Part of the answer lies in adopting QA tools and processes that can meet the unique challenges of cloud-native architectures, of course. But the burden doesn’t lie with QA engineers alone. Developers must also do their part to help ensure that the cloud-native applications they design and build are feasible for QA teams to work with.

Toward that end, here’s a primer on what cloud-native developers can do to help improve application quality.

Software quality in a cloud-native world

If you’ve ever helped build, test, or deploy a cloud-native application—meaning one that is deployed on distributed infrastructure and usually designed using a microservices architecture—you’re already familiar with the special challenges that it poses in the realm of software quality.

Those challenges stem from the fact that the services in a cloud-native app are simpler while the infrastructure requirements and interactions between services are much more complex than their monolithic, on-premises predecessors. Microservices mean that there are more moving parts to manage. Each part must be tested individually, but at the same time, the parts must also be tested as a whole to ensure that they interact as required.

In addition, distributed hosting environments (which involve multiple host servers as well as software-defined layers of networking, storage, and other infrastructure) introduce more variables that must be tested to guarantee software quality. Instead of worrying only about how physical hardware impacts an application, QA teams in a cloud-native world must also account for how a scale-out storage system, or a container runtime and orchestrator, affect application quality and reliability.

Developers’ role in cloud-native QA

The cloud-native paradigm has been prevalent for several years, and many QA teams have adapted to it. They use parallel testing and automated testing to help handle the added complexity of cloud-native apps. They rely in some cases on headless testing tools that help perform testing quickly, especially in environments without GUI interfaces. They run tests on cloud-based test grids, so that tests can run at the speed and scale of the cloud-native apps they are supporting.

These strategies are all well and good. At the end of the day, however, there is only so much that QA engineers can do to help guarantee software quality for cloud-native applications. Developers must also do their part to ensure that the cloud-native applications they produce can be properly tested by QA before they are delivered, and that problems detected during testing can be addressed efficiently.

Keep reading for some best practices that developers can follow to make this happen.

Branch intelligently

In a complex, cloud-native application delivery pipeline, branching is critical to helping maintain sanity. Branching refers to the separation of a codebase into different branches, or segments, depending on the intended purpose of each segment. For example, it is common to have one branch of your application code for production use, and another “development” branch where developers are testing new features that are not yet ready for production use.

By branching complex codebases intelligently, developers can make it easier for QA teams to see through the complexity of a sprawling, microservices-based codebase and determine which items deserve greatest priority. For example, a production branch would typically require more thorough testing than a development one, since only the former is intended to reach end-users in its current state.

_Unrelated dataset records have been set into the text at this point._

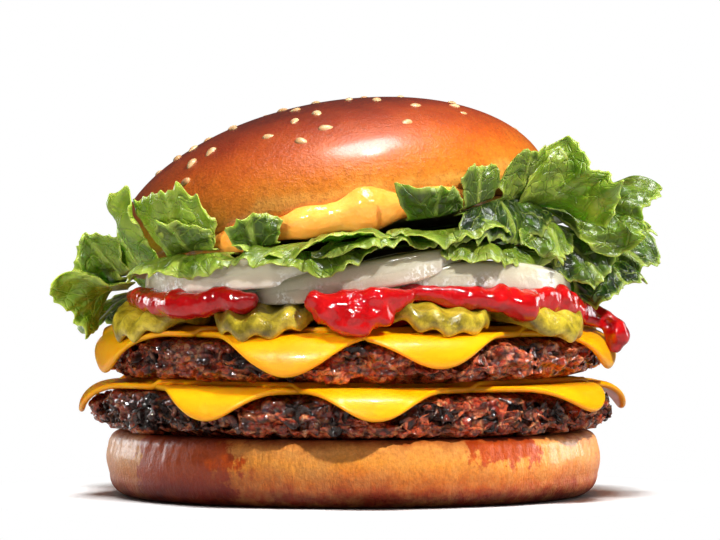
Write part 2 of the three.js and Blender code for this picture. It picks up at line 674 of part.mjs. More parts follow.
const keepOut = (geometry) => new THREE.Mesh(geometry);
const cheeseRoom = cheese("", UPPER_PATTY, UPPER_SLICES, GAP);
const pickleRooms = PICKLE_PLACES.map((place) =>
  placePickle(keepOut(pickleGeometry(place, GAP + PICKLE.ridge)), place),
);
PICKLE_PLACES.forEach((place, index) => {
  const slice = named(`pickle_${index + 1}`, pickleGeometry(place), PICKLE_GREEN);
  const earlier = pickleRooms.slice(0, index);
  burger.add(clearOf(placePickle(slice, place), [cheeseRoom, ...earlier], 0.1));
});

const onionRooms = ONION_PLACES.map((place) => keepOut(onionGeometry(place, GAP)));
ONION_PLACES.forEach((place, index) => {
  const slice = named(`onion_${index + 1}`, onionGeometry(place), ONION);
  burger.add(clearOf(slice, [...pickleRooms, ...onionRooms.slice(0, index)], 0.28));
});

const ketchupMesh = clearOf(ketchup(), [...pickleRooms, ...onionRooms], 0.35);
ketchupMesh.geometry = geometryOf(solidOf(ketchupMesh.geometry).add(solidOf(ketchupDrip())));
burger.add(clearOf(ketchupMesh, [cheeseRoom], 0.25));

function placeWithCrown(mesh) {
  mesh.position.set(CROWN_PLACE.x, CROWN_PLACE.y, CROWN_PLACE.z);
  mesh.rotation.set(-radians(CROWN_PLACE.frontTilt), -radians(CROWN_PLACE.sideTilt), 0);
  return mesh;
}
const crownRoom = placeWithCrown(keepOut(crownGeometry(GAP)));
burger.add(placeWithCrown(seededCrown()));
burger.add(clearOf(placeWithCrown(named("sauce", sauceGeometry(), SAUCE)), [crownRoom], 0.12));

const sauceRoom = placeWithCrown(keepOut(sauceGeometry(GAP)));
const taken = [crownRoom, sauceRoom, ...onionRooms];
INNER_LEVELS.forEach((_, index) => {
  const mesh = named(`lettuce_inner_${index + 1}`, innerLeafGeometry(index + 1), LETTUCE);
  burger.add(clearOf(mesh, taken, LEAF_SLACK));
  taken.push(keepOut(innerLeafGeometry(index + 1, GAP)));
});
LEAVES.forEach((place, index) => {
  const name = `lettuce_${String(index + 1).padStart(2, "0")}`;
  const mesh = named(name, leafGeometry(place, index + 1), LETTUCE);
  burger.add(clearOf(mesh, taken, LEAF_SLACK));
  taken.push(keepOut(leafGeometry(place, index + 1, LEAF_GAP)), mesh);
});

export default burger;
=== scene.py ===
# %% [markdown]
# # A double cheeseburger
# The burger is a stack: heel, two grilled patties under melted cheese, pickles, ketchup, onion,
# lettuce, sauce and a seeded crown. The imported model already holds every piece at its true
# place and size, as plain faceted solids. This lesson gives each of them its real surface.
# One could sculpt them, but nearly every piece follows a rule: bread and meat are turned
# shapes, cheese drapes, leaves ruffle. So the rules are written down once more, at a finer
# grain, and the pieces land exactly where the plain solids are.

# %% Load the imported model
import math

import bmesh
import bpy
import numpy as np
from mathutils import Euler, Matrix


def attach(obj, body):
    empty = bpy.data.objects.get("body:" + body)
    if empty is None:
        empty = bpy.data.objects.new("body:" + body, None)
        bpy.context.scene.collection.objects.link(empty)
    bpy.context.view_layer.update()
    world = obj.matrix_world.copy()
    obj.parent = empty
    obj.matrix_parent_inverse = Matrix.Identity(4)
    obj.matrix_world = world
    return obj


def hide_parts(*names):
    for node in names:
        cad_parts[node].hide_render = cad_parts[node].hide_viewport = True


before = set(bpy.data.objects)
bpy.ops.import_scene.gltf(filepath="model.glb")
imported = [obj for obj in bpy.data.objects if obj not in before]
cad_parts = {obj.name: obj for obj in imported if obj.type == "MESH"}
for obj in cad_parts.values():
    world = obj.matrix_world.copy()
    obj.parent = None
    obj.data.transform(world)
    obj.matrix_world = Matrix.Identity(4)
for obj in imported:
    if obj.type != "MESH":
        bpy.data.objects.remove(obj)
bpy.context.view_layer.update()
print("plain solids:", len(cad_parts))

# %% [markdown]
# ## Two habits of this script
# Many objects are linked to the scene, and many shader nodes are added and joined. Both take a
# few lines each time in Blender's own words, so they are wrapped once, here. The camera and the
# lamps are placed in Blender's metres. The food is worked out in millimetres, which turn into
# metres where a mesh is made.

# %% Helpers for objects and node trees
MM = 0.001


def add_object(name, data):
    added = bpy.data.objects.new(name, data)
    bpy.context.scene.collection.objects.link(added)
    return added


class Nodes:
    """Adds nodes to a tree. An input is a value or another node's output."""

    def __init__(self, tree):
        self.tree = tree

    def wire(self, node, inputs):
        for key, value in inputs.items():
            if isinstance(value, bpy.types.NodeSocket):
                self.tree.links.new(value, node.inputs[key])
            else:
                node.inputs[key].default_value = value
        return node

    def node(self, kind, inputs=None, **settings):
        node = self.tree.nodes.new(kind)
        for key, value in settings.items():
            setattr(node, key, value)
        return self.wire(node, inputs or {})

    def math(self, operation, a, b=0.0, c=0.0):
        return self.node("ShaderNodeMath", {0: a, 1: b, 2: c}, operation=operation).outputs[0]

    def voronoi(self, place, scale, feature="F1", **settings):
        inputs = {"Vector": place, "Scale": scale, **settings}
        return self.node("ShaderNodeTexVoronoi", inputs, feature=feature).outputs


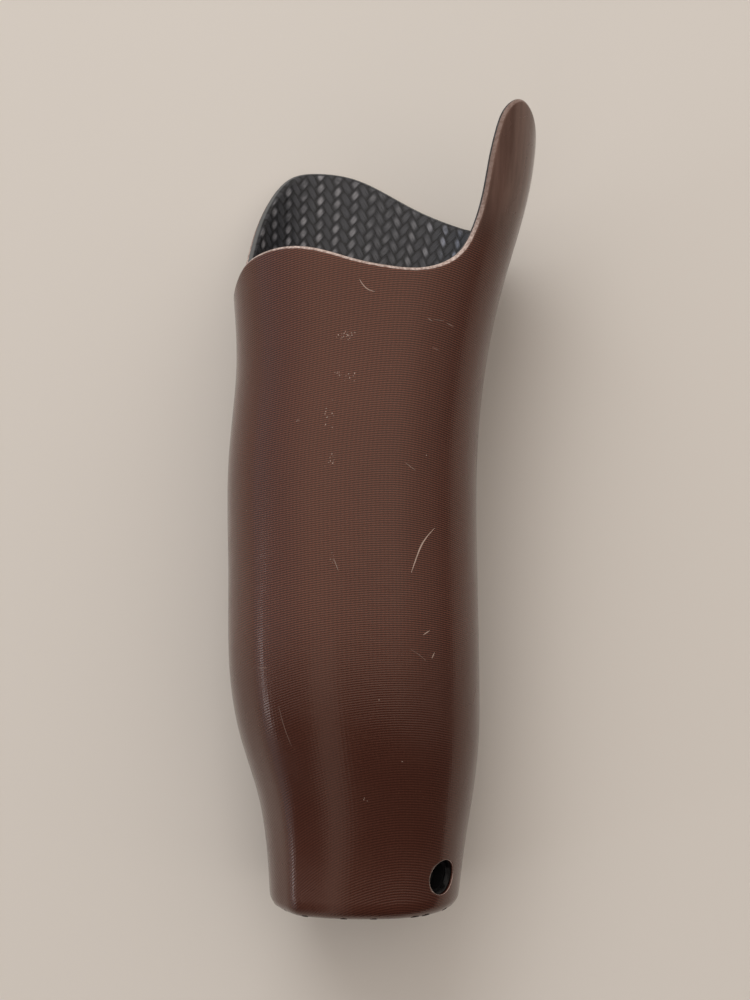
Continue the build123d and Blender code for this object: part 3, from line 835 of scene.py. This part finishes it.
def braided_carbon(name, tow=None):
    """The braid in colour and relief, with painted glints, on its UV map or on a flat lattice of that tow
    width.
    """
    carbon = Finish(name, Coat_Weight=0.12, Coat_Roughness=0.15, Metallic=0.35, IOR=1.5,
                    Anisotropic=0.75)
    place = carbon.parts(carbon.place())
    if tow is None:
        around, length = carbon.pattern()
    else:
        around, length = (carbon.times(place[axis], 1 / tow) for axis in (0, 2))
    one, two = carbon.math("ADD", around, length), carbon.math("SUBTRACT", around, length)
    floors = carbon.math("ADD", carbon.math("FLOOR", one), carbon.math("FLOOR", two))
    step = carbon.math("FLOORED_MODULO", floors, 4.0)
    second_up = carbon.math("GREATER_THAN", step, 1.5)

    def either(first, second):
        """One value where the first tow is on top, and another where the second is."""
        made = carbon.node("Mix")
        for index, value in ((0, second_up), (2, first), (3, second)):
            carbon.put(made.inputs[index], value)
        return made.outputs[0]

    one_part, two_part = carbon.math("FRACT", one), carbon.math("FRACT", two)
    across = carbon.math("SUBTRACT", either(one_part, two_part), 0.5)
    along_float = carbon.math("ADD", either(two_part, one_part), carbon.math("MODULO", step, 2.0))
    edge = carbon.math("POWER", carbon.math("ABSOLUTE", carbon.times(across, 2.0)), 3.0)
    crown = carbon.math("SQRT", carbon.math("SUBTRACT", 1.0, edge))
    arch = carbon.math("SINE", carbon.times(along_float, math.pi / 2))
    height = carbon.times(crown, carbon.math("SQRT", arch))
    fibres = carbon.node("CombineXYZ", {0: carbon.times(across, STREAKS_ACROSS),
                                        1: carbon.times(along_float, STREAKS_ALONG), 2: floors})
    streak = carbon.node("TexNoise", {"Vector": fibres.outputs[0], "Scale": 1.0}).outputs["Fac"]
    # Crowns lighter and gaps darker: partly the tows and resin, partly painted sheen and shade.
    black = carbon.mix(carbon.ramp(height, 0.3, 0.95), srgb(10, 10, 11), srgb(50, 51, 54))
    black = carbon.mix(carbon.ramp(streak, 0.4, 0.75, (0.0, 0.35)), black, srgb(84, 86, 94))
    # Painted glints: bright cores on the tow crowns, one tow direction to the left and the other to the
    # right, cooler in tint to the right.
    aside = carbon.ramp(place[0], *GLINT_SIDES)
    side = carbon.math("POWER", either(carbon.math("SUBTRACT", 1.0, aside), aside), 1.6)
    uneven = carbon.ramp(carbon.noise(160, 3), 0.32, 0.68, (0.08, 1.0))
    sanded_or_hole_shade = carbon.attribute("sanded")
    # cut: the button hole's walls, near black and rougher, partly the cut carbon's own dark and partly
    # painted shade in the hole.
    sanded, cut = carbon.math("MAXIMUM", sanded_or_hole_shade, 0.0), carbon.ramp(sanded_or_hole_shade, 0.0, -0.5)
    glint = carbon.times(carbon.ramp(height, 0.66, 1.04), side, uneven,
                         carbon.ramp(streak, 0.25, 0.6, (0.45, 1.0)), carbon.ramp(sanded_or_hole_shade, 0.4, 0.0))
    from_side = carbon.ramp(place[0], *COOL_GLINT_SIDE)
    painted_glint_colour = carbon.mix(from_side, srgb(138, 137, 140), srgb(142, 148, 164))
    black = carbon.mix(glint, black, painted_glint_colour)
    black = carbon.mix(cut, black, srgb(8, 8, 9))
    rough = carbon.math("MULTIPLY_ADD", cut, 0.35, carbon.ramp(streak, 0.3, 0.7, (0.26, 0.36)))
    band = carbon.times(carbon.ramp(sanded_or_hole_shade, 0.7, 1.0, (0.0, 0.7)),
                        carbon.math("MULTIPLY_ADD", from_side, -0.9, 1.0))
    black = carbon.mix(band, black, srgb(112, 113, 112))
    rough = carbon.math("MULTIPLY_ADD", sanded, 0.3, rough)
    relief = carbon.bump(streak, FIBRE_RELIEF, normal=carbon.bump(height, CROWN_RELIEF))
    if tow is None:
        tangent = carbon.node("Tangent", direction_type="UV_MAP", uv_map="pattern").outputs[0]
        carbon.set(Tangent=tangent, Anisotropic_Rotation=either(*FIBRE_TURNS))
    return carbon.set(Base_Color=black, Roughness=rough, Normal=relief)


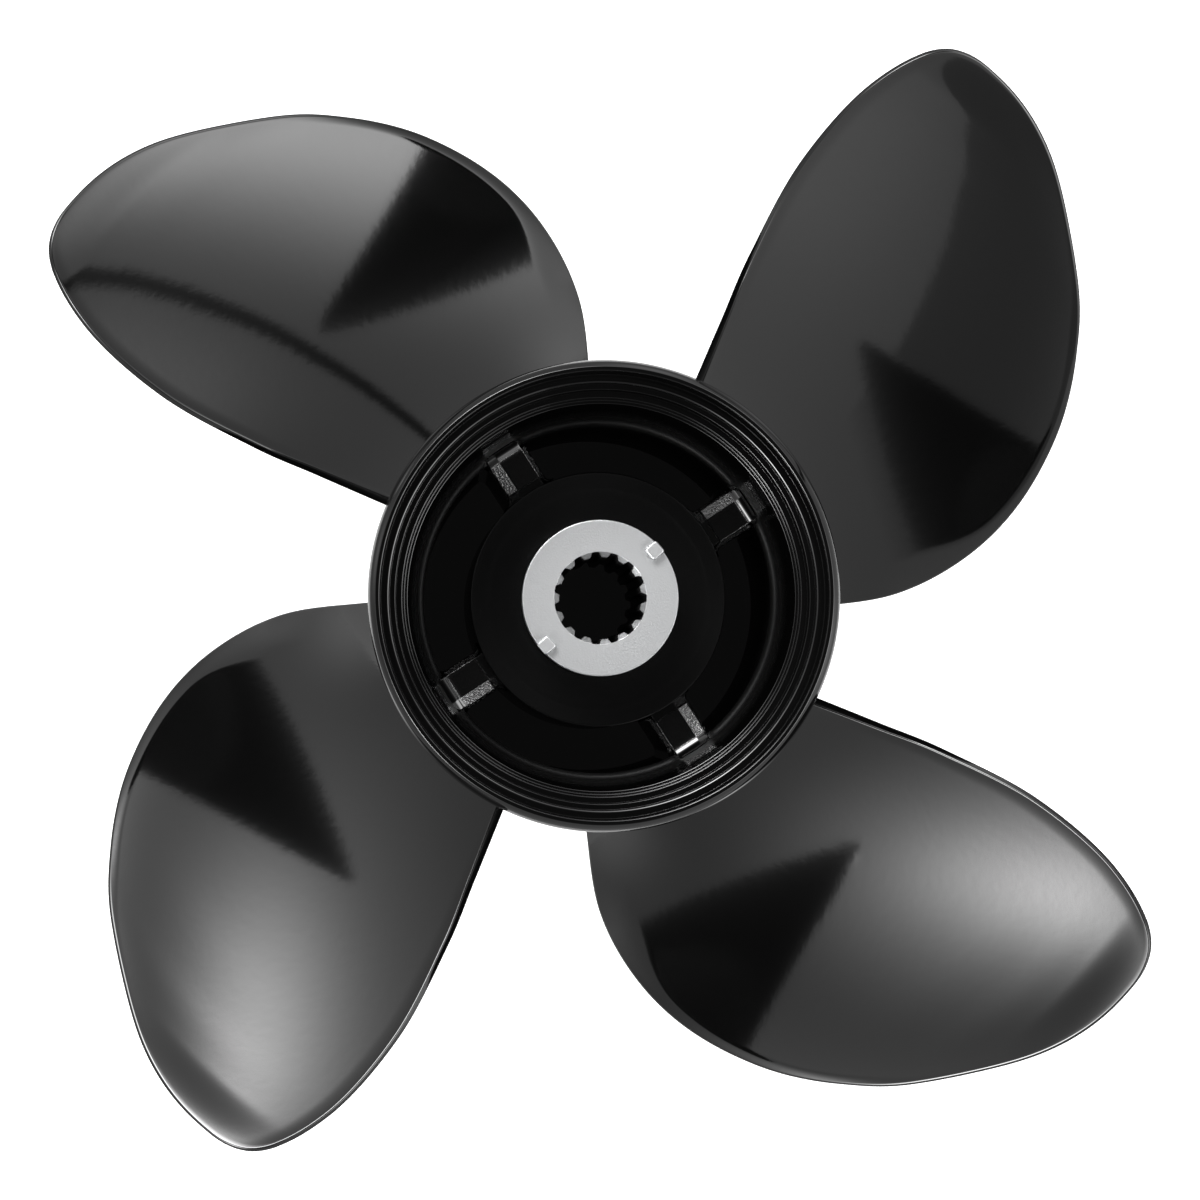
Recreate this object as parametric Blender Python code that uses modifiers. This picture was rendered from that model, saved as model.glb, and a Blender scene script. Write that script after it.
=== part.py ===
# Four-blade, through-hub-exhaust boat propeller for an outboard motor, right-hand, 14.5 x 19 inch.
# The shaft axis is Z, the aft end is up, and the origin is on the axis in the plane of the front rim.
# Metres throughout. Lengths below are written in millimetres times MM.

import math

import bmesh
import bpy
import numpy as np

MM = 0.001
INCH = 25.4 * MM
DEG = math.pi / 180
GAP = 0.3 * MM

# Driving dimensions
DIAMETER = 14.5 * INCH
PITCH = 19.0 * INCH
TIP_RADIUS = DIAMETER / 2
HUB_LENGTH = 6.75 * INCH
BLADES = 4

# Hub barrel, a thin wall that flares like a trumpet to the aft rim
FRONT_RADIUS = 57.0 * MM
WAIST_RADIUS = 55.0 * MM
FLARE_START = HUB_LENGTH - 75.0 * MM
RIM_RADIUS = 63.9 * MM
RIM_ROUND_DEPTH = 7.0 * MM
RIM_EDGE_RADIUS = 61.6 * MM
PASSAGE_RADIUS = 50.2 * MM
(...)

Decide what to support, and what not to support

In theory, part of the point of cloud-native is to make applications infrastructure-agnostic. If your application can run in the cloud, then it should be able to run anywhere, without requiring specific types of host operating systems or servers.

Being able to “build once, run anywhere” is a laudable goal. However, the reality is that most businesses are going to deploy their applications only within specific environments, and they know what those environments are ahead of time. Maybe your team is going to host its cloud-native apps on AWS using EC2 instances based on AMI images. Or maybe you are going to deploy to use containers managed by Kubernetes via AKS on Azure.

Identifying specific types of deployment environments that an application needs to support is critical for keeping QA testing feasible. If developers expect QA to test their applications on every possible type of infrastructure and operating system out there, they are likely to be disappointed, unless they are working within a large enterprise that can support massive QA operations. For everyone else, limiting application deployment strategies to specific types of environments will help ensure that the QA team can focus on testing for those environments.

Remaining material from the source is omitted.